EE.UU. sigue promoviendo la militarización mediante acciones como la Iniciativa Mérida (México) o el Plan Colombia con la anuencia de gobiernos cercanos a la derecha global, que alientan el uso de fuerzas militares en el combate al narcotráfico o la instalación de bases militares norteamericanas dentro de sus fronteras.

El caso Duterte muestra que una posición coordinada de América Latina en foros internacionales de importancia, puede sentar bases para desafiar el prohibicionismo.

Procesar a líderes represivos (no solo narcos) es muy importante. La CPI podría inspirar comisiones de la verdad sobre víctimas de la «guerra antidrogas», como se hizo con las dictaduras.

Desvincular el discurso de las drogas del «enemigo interno» (pobres, jóvenes, indígenas) y priorizar un enfoque de salud pública, tal como hizo Portugal.

La captura de Duterte es un catalizador simbólico para América Latina, pero no una solución estructural.

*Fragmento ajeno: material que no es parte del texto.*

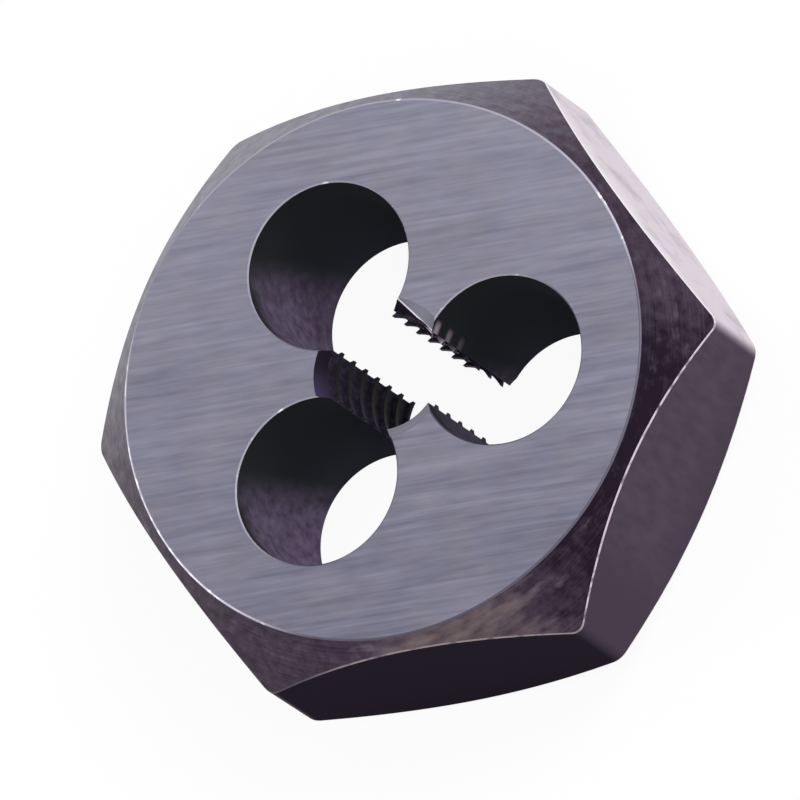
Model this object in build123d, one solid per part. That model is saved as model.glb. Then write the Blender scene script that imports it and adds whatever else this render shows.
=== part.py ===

Refuerza la idea que el prohibicionismo es una máquina de violencia y desigualdad, y da argumentos a quienes exigen tratados globales centrados en derechos humanos. Sin embargo, el cambio real dependerá de la correlación de fuerzas políticas. Si los gobiernos latinoamericanos priorizan reformas ante presiones de EE.UU. o grupos conservadores domésticos e internacionales.

Es deseable promover la capacidad de organizaciones que representan a las víctimas y a ONGs para convertir el precedente de la CPI en leyes y políticas concretas.

Enfrentar las raíces del narcotráfico significa luchar contra la desigualdad, contra la falta de oportunidades y promover modelos de desarrollo inclusivos.

El caso filipino no es el final de la guerra contra las drogas, pero sí un recordatorio que, como oportunamente lo señaló el ex presidente colombiano Juan Manuel Santos: “Es hora de tratar el consumo como un problema de salud pública, no como un delito militar». América Latina tiene la experiencia y la autoridad moral para liderar este cambio.